Cette Raven adulte pourrait être beaucoup plus intégrée dans la communauté magique de l’univers DC (bien que sa nature semi-démoniaque pourrait toujours lui valoir de nourrir des suspicions : après tout, elle a viré maléfique suffisamment souvent pour… se priver d’une bonne occasion de réutiliser encore cette option ?), et l’ouvrir à des choses relevant d’autres plans d’existence, d’autres dimensions (est-ce qu’Azarath a jamais été vraiment utilisé comme une source d’intrigue à part entière ? …c’est pourtant pas moins intéressant qu’Oa ou Nanda Parbat, une communauté de moines qui élèvent une enfant dans l’idée qu’elle doit refouler toute émotion ou être damnée, il y a plus à en dire que « c’étaient les gentils »). Dans le même temps, son origine particulière pourrait toujours avoir pour conséquence d’en faire un enjeu de prophéties pour des groupes maléfiques, comme dans le cas que je mentionnais en premier point au-dessus (début du run de Johns sur les TT, où Brother Blood la réincarne afin de l’épouser car une prophétie en fait une étape-clé pour une apocalypse).

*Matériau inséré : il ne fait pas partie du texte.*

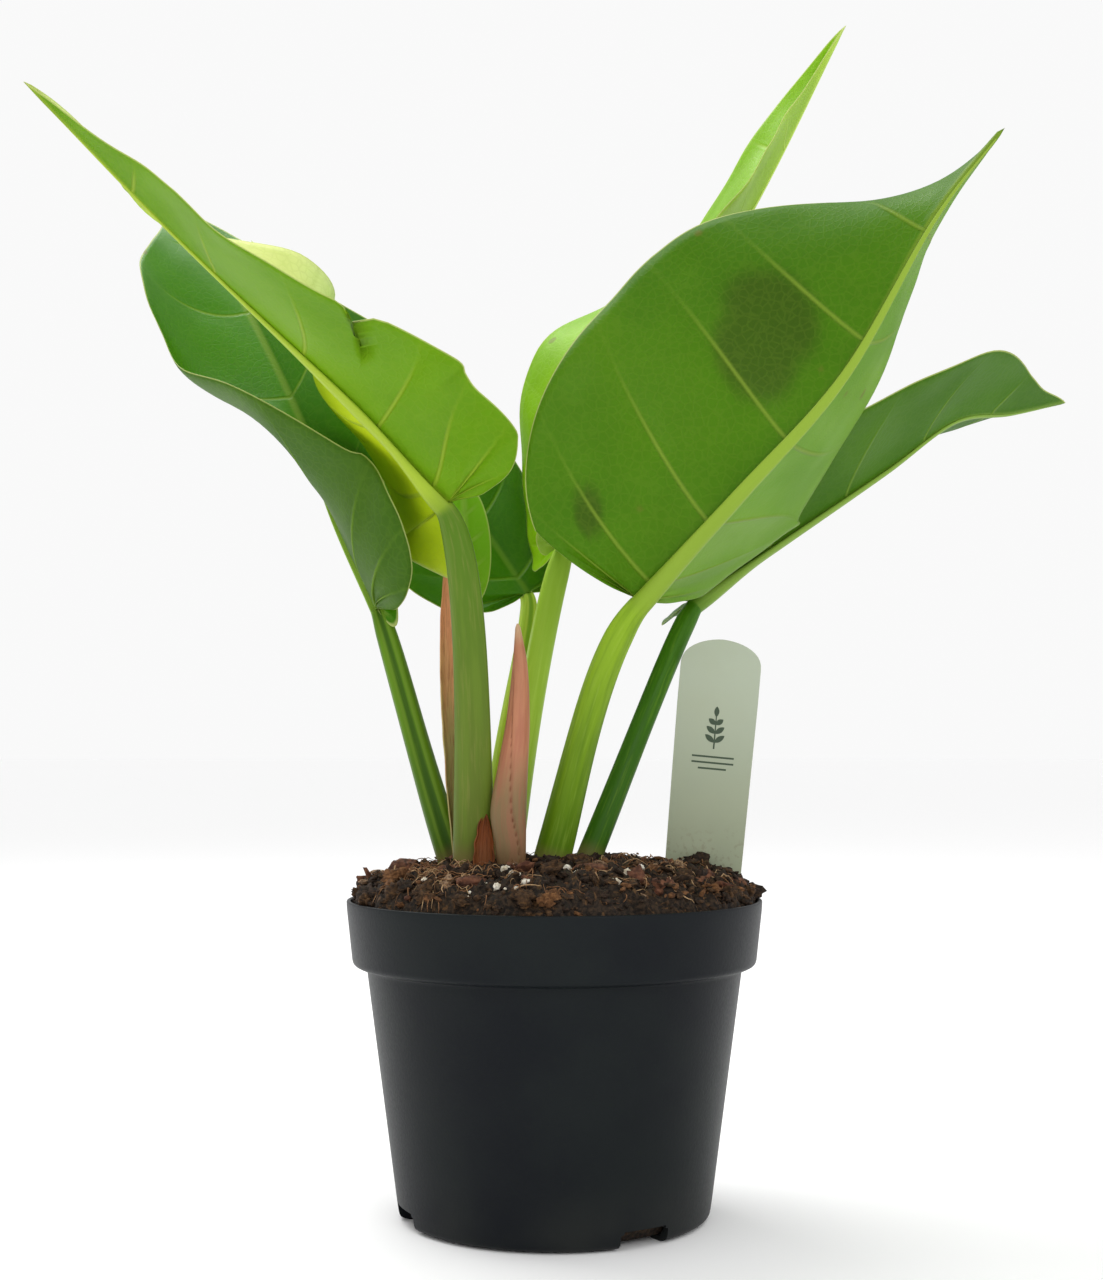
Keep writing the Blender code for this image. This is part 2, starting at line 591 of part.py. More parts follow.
sheath_grid = scale_leaf(SHEATH_PLACE, SHEATH_LENGTH, SHEATH_WIDTH, 0.006, (-0.0085, -0.001), 0.8, 62, 12, 4)
sheath = put("tall_sheath", sheet(sheath_grid), sheath_tan, True)
thicken(sheath, SHEATH_THICKNESS)
low_sheath = scale_leaf(SHEATH_PLACE, SHEATH_LENGTH, SHEATH_WIDTH + 2 * SOCKET_GAP, 0.006 + SOCKET_GAP,
                        (-0.0085, -0.001), 0.8, 62, 12, 4)[:5]
socket = put("sheath_socket", sheet(low_sheath))
room = socket.modifiers.new("thickness", "SOLIDIFY")
room.thickness = SHEATH_THICKNESS + 2 * SOCKET_GAP
room.offset = SHEATH_THICKNESS / (SHEATH_THICKNESS + 2 * SOCKET_GAP)
cut(mix, socket)
for crown in crowns.values():
    cut(crown, socket)

shoot_course = ((0.000, 0, -0.09), (-0.001, 0, 0.07), (-0.0018, 0.0002, 0.20), (0, 0.001, 0.38),
                (0.0018, 0.002, 0.55), (0.0026, 0.0028, 0.75), (0.0018, 0.0034, 0.92))
shoot_girth = (0.70, 0.86, 1.0, 0.84, 0.66, 0.44, 0.13)
steps = np.linspace(0, 1, 15)
shoot_points = smooth(shoot_course, steps) * (1, 1, SHOOT_LENGTH) + (*SHOOT_PLACE, SURFACE)
shoot_radius = smooth(shoot_girth, steps)[:, 0] * SHOOT_RADIUS
put("new_shoot", tube(shoot_points, shoot_radius, shoot_radius * 0.85, 10), shoot_pink, True)
room_points, room_radius = shoot_points[:5].copy(), shoot_radius[:5] + SOCKET_GAP
room_points[0] -= (0, 0, SOCKET_GAP)
socket = put("shoot_socket", tube(room_points, room_radius, room_radius * 0.87, 10))
cut(mix, socket)
for crown in crowns.values():
    cut(crown, socket)

bract_grid = scale_leaf(BRACT_PLACE, BRACT_LENGTH, BRACT_WIDTH, 0.008, (0.0008, 0.0015), 1.0, 50, 6, 3)
bract = put("dry_bract", sheet(bract_grid), bract_brown, True)
thicken(bract, SHEATH_THICKNESS)
socket = put("bract_socket", sheet(scale_leaf(BRACT_PLACE, BRACT_LENGTH, BRACT_WIDTH + 2 * SOCKET_GAP,
                                               0.008 + SOCKET_GAP, (0.0008, 0.0015), 1.0, 50, 6, 3)[:5]))
room = socket.modifiers.new("thickness", "SOLIDIFY")
room.thickness = SHEATH_THICKNESS + 2 * SOCKET_GAP
room.offset = SHEATH_THICKNESS / (SHEATH_THICKNESS + 2 * SOCKET_GAP)
cut(mix, socket)

# ---------------------------------------------------------------- bark chips and perlite

bark_brown = material("bark_brown", (0.17, 0.075, 0.035), 0.9)
perlite_white = material("perlite_white", (0.75, 0.72, 0.66), 0.9)
for number, (place, half, turn, above) in enumerate(CHIPS, 1):
    z = ground(*place) + half[2] * (2 * above - 1)
    shape = lump(half, 2, 0.35, 3.0 * number)
    put(f"bark_chip_{number}", move(shape, (*place, z), turn), bark_brown)
    shape = lump(half, 2, 0.35, 3.0 * number)
    cut(mix, grown(f"chip_socket_{number}", move(shape, (*place, z), turn), SOCKET_GAP))
for number, (place, radius) in enumerate(GRAINS, 1):
    z = ground(*place) + 0.2 * radius
    shape = lump((radius, radius * 0.85, radius * 0.8), 1, 0.3, 5.0 * number)
    put(f"perlite_{number}", move(shape, (*place, z), 30 * number), perlite_white)
    shape = lump((radius, radius * 0.85, radius * 0.8), 1, 0.3, 5.0 * number)
    cut(mix, grown(f"perlite_socket_{number}", move(shape, (*place, z), 30 * number), SOCKET_GAP))
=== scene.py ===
"""Potted philodendron: seven heart-shaped leaves on long stalks, in a nursery pot with a plant label."""

import json
import math
import random

import bmesh
import bpy
import numpy as np
from mathutils import Matrix, Vector, noise

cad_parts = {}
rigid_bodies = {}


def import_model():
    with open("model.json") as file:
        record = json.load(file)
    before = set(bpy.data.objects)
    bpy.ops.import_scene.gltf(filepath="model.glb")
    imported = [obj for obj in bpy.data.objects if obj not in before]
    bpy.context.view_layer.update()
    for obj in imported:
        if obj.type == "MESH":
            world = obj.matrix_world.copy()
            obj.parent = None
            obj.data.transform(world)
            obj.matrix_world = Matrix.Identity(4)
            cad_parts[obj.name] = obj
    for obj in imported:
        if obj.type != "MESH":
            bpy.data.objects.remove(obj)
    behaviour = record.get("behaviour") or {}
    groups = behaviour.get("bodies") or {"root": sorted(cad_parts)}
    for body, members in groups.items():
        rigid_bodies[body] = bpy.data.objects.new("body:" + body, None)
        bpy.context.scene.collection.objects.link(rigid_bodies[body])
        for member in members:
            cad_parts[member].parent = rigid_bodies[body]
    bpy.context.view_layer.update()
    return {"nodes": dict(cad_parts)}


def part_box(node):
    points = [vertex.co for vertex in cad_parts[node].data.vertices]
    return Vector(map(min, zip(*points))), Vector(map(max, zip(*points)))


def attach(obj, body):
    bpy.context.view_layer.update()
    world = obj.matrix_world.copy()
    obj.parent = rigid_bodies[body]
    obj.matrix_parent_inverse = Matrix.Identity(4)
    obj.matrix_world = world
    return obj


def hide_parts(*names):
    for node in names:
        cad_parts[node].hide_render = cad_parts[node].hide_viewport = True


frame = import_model()

# ---------------------------------------------------------------- floor, light and camera
# A pale seamless floor under a white studio, with two large soft lamps over the plant,
# and a camera at the height of the mix, looking slightly up.


def node(tree, kind, values=None, **settings):
    """Adds a shader node. A value that is a socket is linked, and any other value is set."""
    made = tree.nodes.new(kind)
    for key, value in settings.items():
        setattr(made, key, value)
    for key, value in (values or {}).items():
        if isinstance(value, bpy.types.NodeSocket):
            tree.links.new(value, made.inputs[key])
        else:
            made.inputs[key].default_value = value
    return made


def maths(tree, operation, first, second=0.0):
    return node(tree, "ShaderNodeMath", {0: first, 1: second}, operation=operation).outputs[0]


def band(tree, value, low, high, start=0.0, end=1.0):
    """Smooth step from start at low to end at high."""
    values = {"Value": value, "From Min": low, "From Max": high, "To Min": start, "To Max": end}
    return node(tree, "ShaderNodeMapRange", values, interpolation_type="SMOOTHSTEP").outputs[0]


def tint(tree, share, first, second):
    """Colour that goes from first to second as share goes from 0 to 1."""
    return node(tree, "ShaderNodeMix", {0: share, 6: first, 7: second}, data_type="RGBA").outputs[2]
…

Enfin, son parcours pourrait en faire un personnage de mentor pour la jeune génération (thème ô combien « DCien » que Rebirth a un peu remis à l’honneur), voire de « mère adoptive » – pourquoi pas envers un(e) (ou des) jeune(s) dont le parcours rappellerait celui de sa propre mère, paumée marginalisée se faisant récupérer par un culte chelou.
En bref : si on a pu dire que la Raven des années 80 était une allégorie de la dépression, alors il me semble que le personnage aujourd’hui devrait être une allégorie du dépassement de la dépression, et, parce que le personnage est une héroïne, son rôle pourrait / devrait alors être de se fonder sur cette expérience pour aider les autres à s’en sortir.

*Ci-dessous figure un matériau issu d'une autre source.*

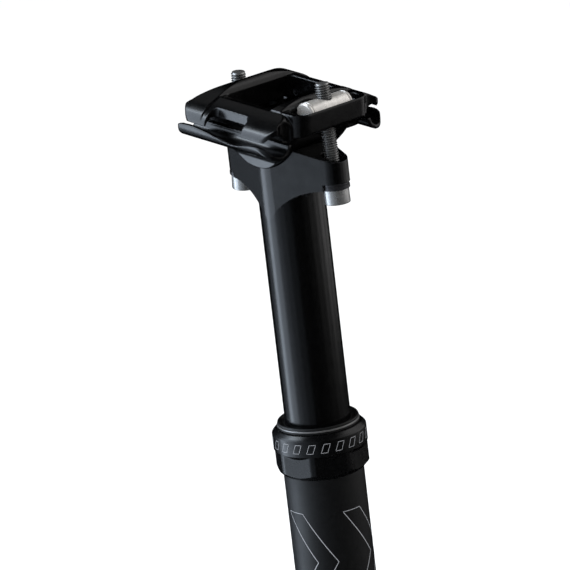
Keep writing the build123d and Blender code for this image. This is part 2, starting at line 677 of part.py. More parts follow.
def make_seat_washer(end, name):
    """Flat against the lug above, spherical below."""
    top = LUG_FACE_Z - LUG_SWIVEL_Z - 0.02
    with BuildPart() as seat_washer:
        with BuildSketch(Plane(origin=swivel(end), x_dir=(1, 0, 0), z_dir=(0, -1, 0))):
            with BuildLine():
                Polyline((WASHER_R, sphere_drop(WASHER_R)), (WASHER_R, top), (WASHER_BORE_R, top),
                         (WASHER_BORE_R, sphere_drop(WASHER_BORE_R)))
                ThreePointArc((WASHER_BORE_R, sphere_drop(WASHER_BORE_R)), (4.0, sphere_drop(4.0)),
                              (WASHER_R, sphere_drop(WASHER_R)))
            make_face()
        revolve(axis=Axis(swivel(end), (0, 0, 1)))
    finish(seat_washer, name)


def make_cup_washer(end, name):
    """Hollow above to match the seat washer, flat below for the bolt head."""
    ball = SWIVEL_R + 0.05
    with BuildPart() as cup_washer:
        with BuildSketch(bolt_side(end)):
            with BuildLine():
                Polyline((WASHER_R, sphere_drop(WASHER_R, ball)), (WASHER_R, -CUP_BOTTOM),
                         (BOLT_R + 0.1, -CUP_BOTTOM), (BOLT_R + 0.1, sphere_drop(BOLT_R + 0.1, ball)))
                ThreePointArc((BOLT_R + 0.1, sphere_drop(BOLT_R + 0.1, ball)),
                              (4.0, sphere_drop(4.0, ball)), (WASHER_R, sphere_drop(WASHER_R, ball)))
            make_face()
        revolve(axis=Axis(swivel(end), bolt_plane(end).z_dir))
    finish(cup_washer, name)


def make_bolt(end, name):
    """M5 socket head screw, head down; plain under the head, threaded from there to the tip."""
    seat = -CUP_BOTTOM - 0.02
    tip = seat + BOLT_LENGTH
    plain = seat + BOLT_PLAIN
    with BuildPart() as bolt:
        with BuildSketch(bolt_side(end)):
            with BuildLine():
                Polyline(
                    (0, seat - BOLT_HEAD_LENGTH), (BOLT_HEAD_R - 0.3, seat - BOLT_HEAD_LENGTH),
                    (BOLT_HEAD_R, seat - BOLT_HEAD_LENGTH + 0.3), (BOLT_HEAD_R, seat), (BOLT_R, seat),
                    (BOLT_R, plain), (BOLT_THREAD_R, plain + 0.1), (BOLT_THREAD_R, tip - 0.6),
                    (BOLT_THREAD_R - 0.6, tip), (0, tip), (0, seat - BOLT_HEAD_LENGTH),
                )
            make_face()
        revolve(axis=Axis(swivel(end), bolt_plane(end).z_dir))
        with BuildSketch(bolt_plane(end).offset(seat - BOLT_HEAD_LENGTH)):
            RegularPolygon(SOCKET_FLAT, 6, major_radius=False)
        extrude(amount=SOCKET_DEPTH, mode=Mode.SUBTRACT)
    finish(bolt, name)


make_outer_tube()
make_lock_collar()
make_wiper_seal()
make_seal_ring()
make_upper_bushing()
make_spring_seat()
make_bottom_out_bumper()
make_preload_plug()
make_plug_o_ring()
make_stanchion()
make_key_pins()
make_lower_bushing()
make_top_out_ring()
make_end_plug()
make_guide_rod()
make_main_spring()
make_lower_cradle()
make_upper_clamp()
for which, sign in (("front", 1), ("rear", -1)):
    make_barrel_nut(sign, f"{which}_barrel_nut")
    make_seat_washer(sign, f"{which}_seat_washer")
    make_cup_washer(sign, f"{which}_cup_washer")
    make_bolt(sign, f"{which}_bolt")
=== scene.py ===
"""Looks of the telescopic suspension seatpost: turned, forged and threaded pieces around the CAD frame.

Metres, in the CAD frame: +Z up the post, +X to the front of the bicycle. Helpers that take
profiles and outlines work in millimetres, and MM turns them into metres.
"""

import json
from math import ceil, cos, hypot, pi, radians, sin, sqrt, tan

import bmesh
import bpy
from mathutils import Matrix, Vector


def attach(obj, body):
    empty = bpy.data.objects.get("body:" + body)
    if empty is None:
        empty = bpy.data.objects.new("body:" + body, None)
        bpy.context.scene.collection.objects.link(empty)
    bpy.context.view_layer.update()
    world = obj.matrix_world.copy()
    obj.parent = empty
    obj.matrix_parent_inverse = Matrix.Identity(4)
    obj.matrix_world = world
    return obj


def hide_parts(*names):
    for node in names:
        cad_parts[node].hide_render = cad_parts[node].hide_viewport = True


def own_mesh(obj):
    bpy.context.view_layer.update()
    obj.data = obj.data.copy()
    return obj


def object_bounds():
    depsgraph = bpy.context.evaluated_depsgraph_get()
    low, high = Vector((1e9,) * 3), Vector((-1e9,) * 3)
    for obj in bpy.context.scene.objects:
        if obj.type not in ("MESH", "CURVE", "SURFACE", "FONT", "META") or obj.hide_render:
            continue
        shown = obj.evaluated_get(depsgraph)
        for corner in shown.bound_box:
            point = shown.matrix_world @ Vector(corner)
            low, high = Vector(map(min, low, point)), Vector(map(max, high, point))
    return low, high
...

Au lieu de ça, les New 52 ont « rembobiné » le personnage pour nous refaire une version pervertie de son « histoire d’origine » où elle sert de « taupe » volontaire à Trigon auprès des Jeunes Titans (parce que griiiiim et griiiiitty), puis elle a rejoint le Camp-du-Bien sans, il me semble (mais je n’ai pas tout lu : mon masochisme a des limites), que cette conversion soit jamais expliquée, et maintenant, au mieux (c’est-à-dire quand le personnage n’est pas totalement transparent), c’est une version goth, féminine et mystique de Peter Parker ado paumée face aux affres de la vie lycéenne. Qui vit auprès de la famille très chrétienne de sa tante, pour laquelle les cultes fréquentés par sa mère et dans laquelle elle a été élevée ont l’air d’être juste une excentricité hippie, mais c’est cool, respect et ouverture d’esprit tout ça.
Il ne m’a pas échappé qu’on ne retrouve pas Raven en couverture de la prochaine mouture des Teen Titans annoncée pour cet été, mais est-ce que cela suffira à la libérer de ce statut réitéré de « teen », justement, et à ce que DC la laisse enfin (à nouveau) grandir ?.. J’avoue que je n’y crois guère. Six ans de rétropédalage ne vont pas s’effacer du jour au lendemain.